We have to hear from the other Front Benchers. In conclusion, the report makes a great contribution to our debate. It is a shame that in their response, the Government do not pick up on as many of those issues as we would have liked. The clock is ticking, of course, on their ability to respond-at least in this Parliament; we will see what happens in the next one. I am pleased that the members of the Committee have undertaken this work and presented it to Parliament and Government in this way. It takes us a little further forward.
Robert Neill (Bromley and Chislehurst) (Con): Like the hon. Member for North Cornwall (Dan Rogerson), I think this has been a useful, interesting and thoughtful debate. I congratulate the hon. Member for Milton Keynes, South-West (Dr. Starkey) and her Committee on their report. It is interesting and raises a number of important and serious issues. It is a shame that more Members have not come to participate in the debate. I am sure, however, that what has been said will be circulated and come to the notice of people beyond those who are in the Chamber this afternoon. It deserves that.

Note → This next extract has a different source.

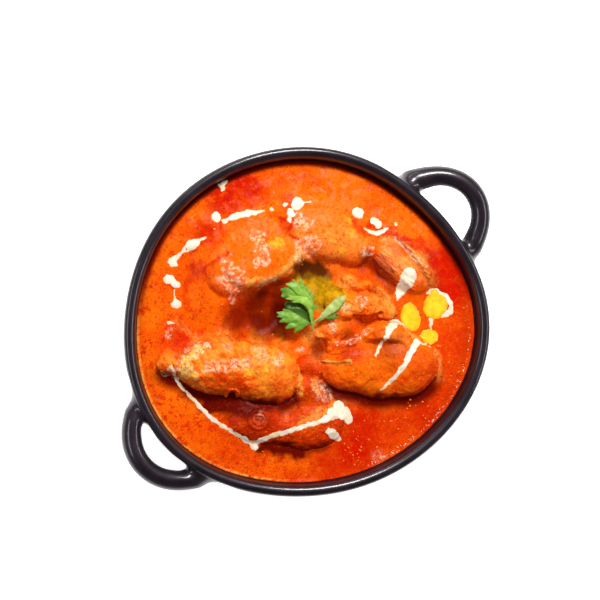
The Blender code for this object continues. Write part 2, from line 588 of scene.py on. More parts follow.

Virtually all of us in the Chamber today might be termed "local government usual suspects", because we all have a background and track record in it. Most of us would probably say that we were unashamed local government enthusiasts. Part of the task for those of us who willingly wear that hat is to persuade to our point of view many other hon. Members and people outside the House who may not have our direct experience of the value of local government and the efficient and effective way in which it delivers many crucial public services.
The report and the debate are worth while on several levels. All hon. Members who have spoken have followed the tone of the report. They have a wealth of experience, and they made some very constructive points. Although I might not agree with them all in detail, it is striking that there were several themes on which Members on both sides of the House could find a degree of commonality-an awful word that sounds rather as though it has come from a DCLG report.